# Provided information start
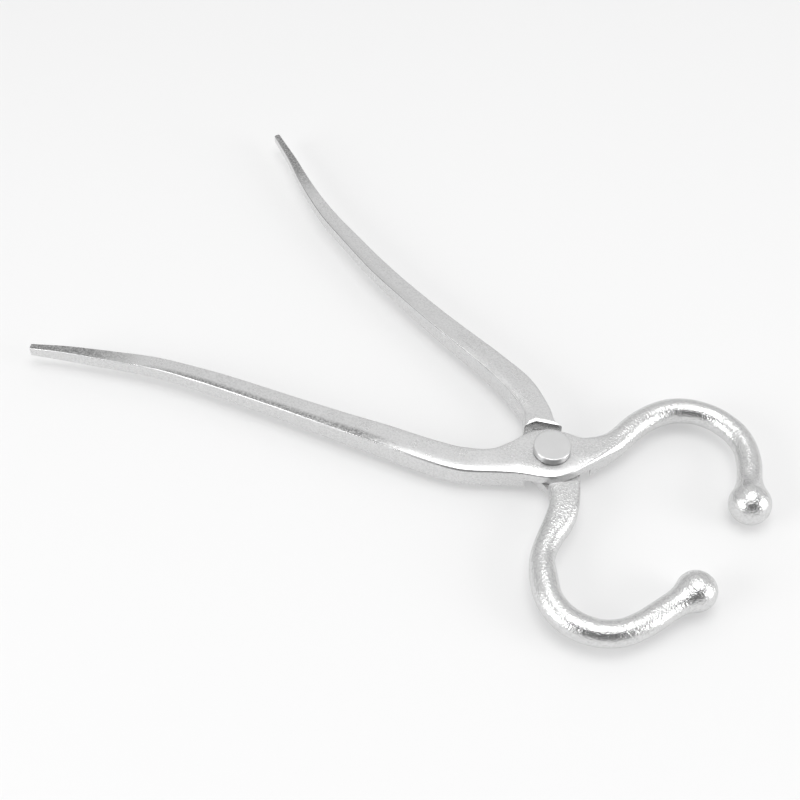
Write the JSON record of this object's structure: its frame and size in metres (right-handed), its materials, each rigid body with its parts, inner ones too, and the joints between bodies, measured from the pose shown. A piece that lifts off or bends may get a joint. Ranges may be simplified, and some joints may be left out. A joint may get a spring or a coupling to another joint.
{
  "type": "cattle nose pliers",
  "caption": "Hand-held cattle nose pliers: crossed forged levers on a rivet, with curved round jaws that end in balls and close on the animal's nose.",
  "frame": {"origin": "middle of the rivet's flat underside, on the pivot's axis", "axes": "+Z along the rivet towards its head, +X from the pivot towards the jaws, +Y towards the upper lever's jaw"},
  "size_m": [0.3526, 0.2029, 0.02],
  "materials": {
    "forged_stainless": "forged and tumbled bright on the jaws and balls, belt-ground satin on the handles",
    "rivet_stainless": "turned stainless rod with a matt, flat pressed head"
  },
  "bodies": {
    "lower": {"lower_lever": "forged_stainless", "pivot_rivet": "rivet_stainless"},
    "upper": {"upper_lever": "forged_stainless"}
  },
  "joints": [
    {"name": "pivot", "type": "hinge", "parent": "lower", "child": "upper", "pos_m": [0, 0, 0.009], "axis": [0, 0, 1], "range_deg": [-22, 28]}
  ]
}
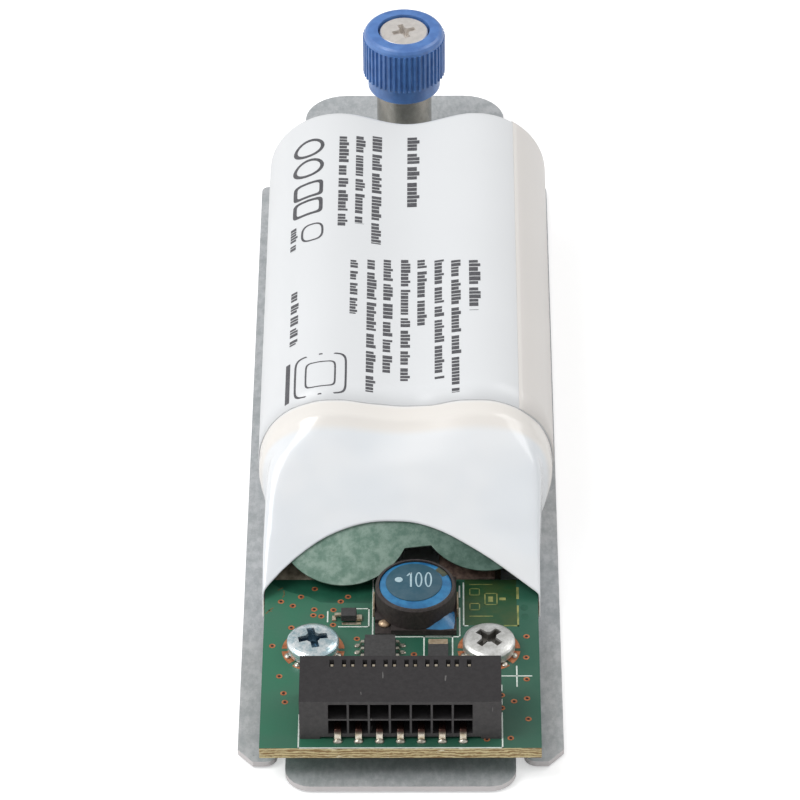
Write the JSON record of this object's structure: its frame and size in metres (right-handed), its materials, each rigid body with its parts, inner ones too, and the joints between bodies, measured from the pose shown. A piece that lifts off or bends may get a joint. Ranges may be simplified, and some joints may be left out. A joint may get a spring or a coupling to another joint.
{
  "type": "raid battery module",
  "caption": "Flat steel bracket carrying a sleeved battery pack, a charger board with a pin socket at the front and a captive thumbscrew at the rear.",
  "frame": {"origin": "under the middle of the bracket's box, on its underside", "axes": "+Y runs from the socket end to the thumbscrew end, +Z points away from the bracket's underside, +X is to the right seen from the socket"},
  "size_m": [0.04, 0.1442, 0.0209],
  "materials": {
    "galvanised_sheet": "satin",
    "zinc_plate": "satin",
    "nickel_plate": "polished",
    "spring_steel": "satin",
    "green_laminate": "satin",
    "black_nylon": "matte",
    "tinned_bronze": "satin",
    "ferrite_dark": "matte",
    "ferrite_face": "satin",
    "blue_resin": "glossy",
    "solder_tin": "satin",
    "black_epoxy": "matte",
    "tan_terminal": "satin",
    "nickel_strip": "satin",
    "cell_wrap": "satin",
    "fibre_paper": "matte",
    "foam_tape": "matte",
    "white_film": "glossy",
    "label_film": "satin",
    "blue_knob": "satin"
  },
  "bodies": {
    "module": {"bracket": "galvanised_sheet", "board_standoffs": "zinc_plate", "circuit_board": "green_laminate", "board_screws": "zinc_plate", "connector_housing": "black_nylon", "connector_contacts": "tinned_bronze", "inductor_base": "ferrite_dark", "inductor_shield": "ferrite_dark", "inductor_resin": "blue_resin", "inductor_core": "ferrite_face", "inductor_terminals": "solder_tin", "controller_chip": "black_epoxy", "chip_leads": "solder_tin", "diode_body": "black_epoxy", "diode_leads": "solder_tin", "resistor_body": "black_epoxy", "resistor_caps": "tan_terminal", "cell_left": "cell_wrap", "cell_right": "cell_wrap", "cell_link": "nickel_strip", "left_cell_tab": "nickel_strip", "right_cell_tab": "nickel_strip", "front_insulator": "fibre_paper", "rear_insulator": "fibre_paper", "adhesive_pad": "foam_tape", "shrink_sleeve": "white_film", "pack_label": "label_film", "screw_retainer": "nickel_plate"},
    "screw_carriage": {"captive_spring": "spring_steel"},
    "thumbscrew": {"captive_screw": "nickel_plate", "thumbscrew_knob": "blue_knob"}
  },
  "joints": [
    {"name": "thumbscrew_push", "type": "slide", "parent": "module", "child": "screw_carriage", "axis": [0, 0, 1], "range_m": [-0.0042, 0], "stiffness_N_per_m": 400, "springref_m": 0.004, "deforming": ["captive_spring"]},
    {"name": "thumbscrew_spin", "type": "hinge", "parent": "screw_carriage", "child": "thumbscrew", "pos_m": [0, 0.0599, 0.0165], "axis": [0, 0, 1], "continuous": true}
  ]
}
# Provided information end
— The task —
All of the data must be returned exactly.

— Exercise answer —
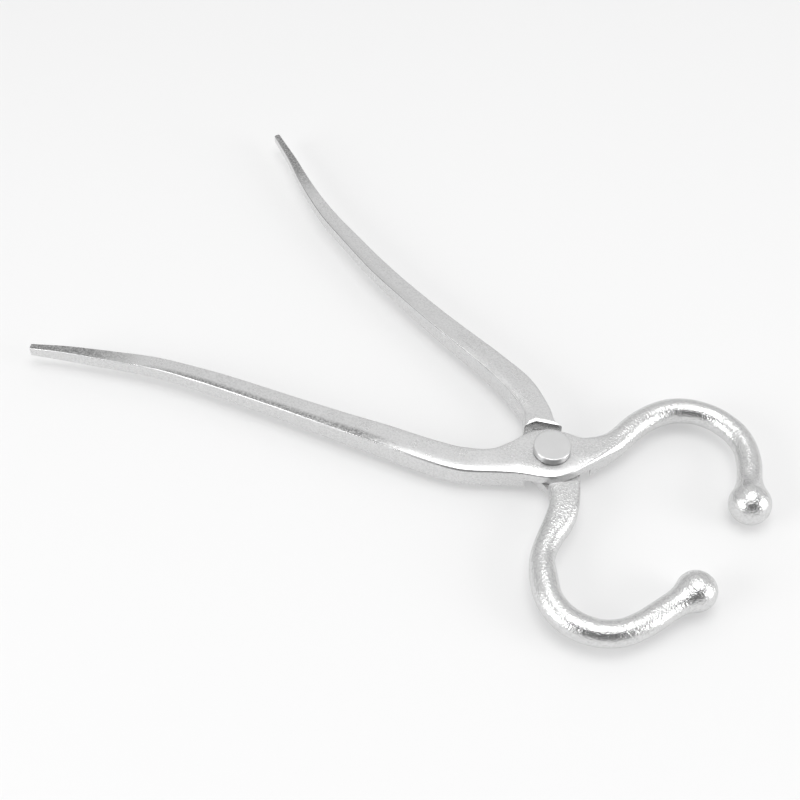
Write the JSON record of this object's structure: its frame and size in metres (right-handed), its materials, each rigid body with its parts, inner ones too, and the joints between bodies, measured from the pose shown. A piece that lifts off or bends may get a joint. Ranges may be simplified, and some joints may be left out. A joint may get a spring or a coupling to another joint.
{
  "type": "cattle nose pliers",
  "caption": "Hand-held cattle nose pliers: crossed forged levers on a rivet, with curved round jaws that end in balls and close on the animal's nose.",
  "frame": {"origin": "middle of the rivet's flat underside, on the pivot's axis", "axes": "+Z along the rivet towards its head, +X from the pivot towards the jaws, +Y towards the upper lever's jaw"},
  "size_m": [0.3526, 0.2029, 0.02],
  "materials": {
    "forged_stainless": "forged and tumbled bright on the jaws and balls, belt-ground satin on the handles",
    "rivet_stainless": "turned stainless rod with a matt, flat pressed head"
  },
  "bodies": {
    "lower": {"lower_lever": "forged_stainless", "pivot_rivet": "rivet_stainless"},
    "upper": {"upper_lever": "forged_stainless"}
  },
  "joints": [
    {"name": "pivot", "type": "hinge", "parent": "lower", "child": "upper", "pos_m": [0, 0, 0.009], "axis": [0, 0, 1], "range_deg": [-22, 28]}
  ]
}
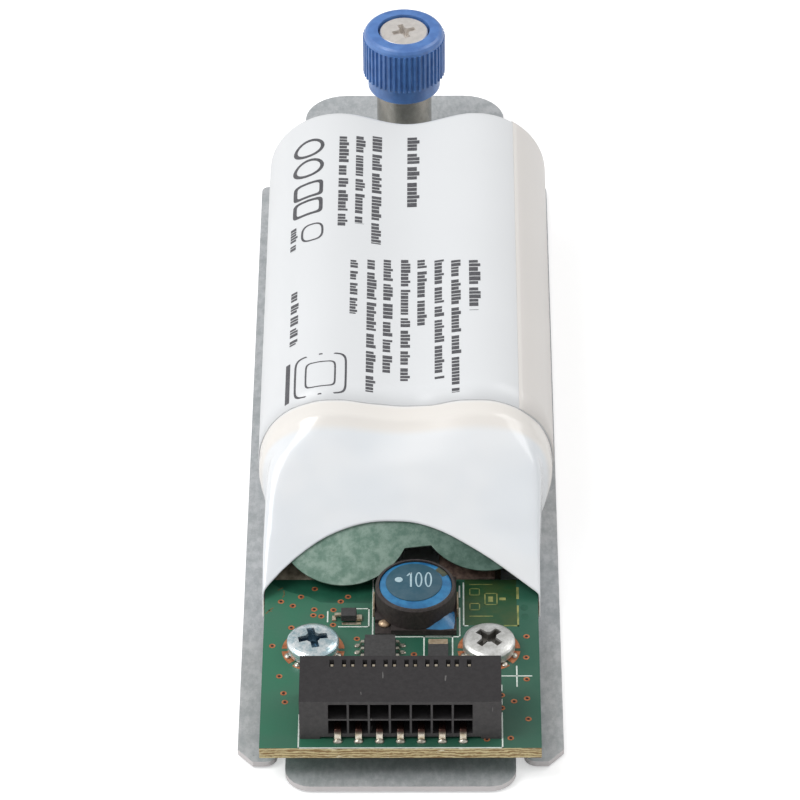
Write the JSON record of this object's structure: its frame and size in metres (right-handed), its materials, each rigid body with its parts, inner ones too, and the joints between bodies, measured from the pose shown. A piece that lifts off or bends may get a joint. Ranges may be simplified, and some joints may be left out. A joint may get a spring or a coupling to another joint.
{
  "type": "raid battery module",
  "caption": "Flat steel bracket carrying a sleeved battery pack, a charger board with a pin socket at the front and a captive thumbscrew at the rear.",
  "frame": {"origin": "under the middle of the bracket's box, on its underside", "axes": "+Y runs from the socket end to the thumbscrew end, +Z points away from the bracket's underside, +X is to the right seen from the socket"},
  "size_m": [0.04, 0.1442, 0.0209],
  "materials": {
    "galvanised_sheet": "satin",
    "zinc_plate": "satin",
    "nickel_plate": "polished",
    "spring_steel": "satin",
    "green_laminate": "satin",
    "black_nylon": "matte",
    "tinned_bronze": "satin",
    "ferrite_dark": "matte",
    "ferrite_face": "satin",
    "blue_resin": "glossy",
    "solder_tin": "satin",
    "black_epoxy": "matte",
    "tan_terminal": "satin",
    "nickel_strip": "satin",
    "cell_wrap": "satin",
    "fibre_paper": "matte",
    "foam_tape": "matte",
    "white_film": "glossy",
    "label_film": "satin",
    "blue_knob": "satin"
  },
  "bodies": {
    "module": {"bracket": "galvanised_sheet", "board_standoffs": "zinc_plate", "circuit_board": "green_laminate", "board_screws": "zinc_plate", "connector_housing": "black_nylon", "connector_contacts": "tinned_bronze", "inductor_base": "ferrite_dark", "inductor_shield": "ferrite_dark", "inductor_resin": "blue_resin", "inductor_core": "ferrite_face", "inductor_terminals": "solder_tin", "controller_chip": "black_epoxy", "chip_leads": "solder_tin", "diode_body": "black_epoxy", "diode_leads": "solder_tin", "resistor_body": "black_epoxy", "resistor_caps": "tan_terminal", "cell_left": "cell_wrap", "cell_right": "cell_wrap", "cell_link": "nickel_strip", "left_cell_tab": "nickel_strip", "right_cell_tab": "nickel_strip", "front_insulator": "fibre_paper", "rear_insulator": "fibre_paper", "adhesive_pad": "foam_tape", "shrink_sleeve": "white_film", "pack_label": "label_film", "screw_retainer": "nickel_plate"},
    "screw_carriage": {"captive_spring": "spring_steel"},
    "thumbscrew": {"captive_screw": "nickel_plate", "thumbscrew_knob": "blue_knob"}
  },
  "joints": [
    {"name": "thumbscrew_push", "type": "slide", "parent": "module", "child": "screw_carriage", "axis": [0, 0, 1], "range_m": [-0.0042, 0], "stiffness_N_per_m": 400, "springref_m": 0.004, "deforming": ["captive_spring"]},
    {"name": "thumbscrew_spin", "type": "hinge", "parent": "screw_carriage", "child": "thumbscrew", "pos_m": [0, 0.0599, 0.0165], "axis": [0, 0, 1], "continuous": true}
  ]
}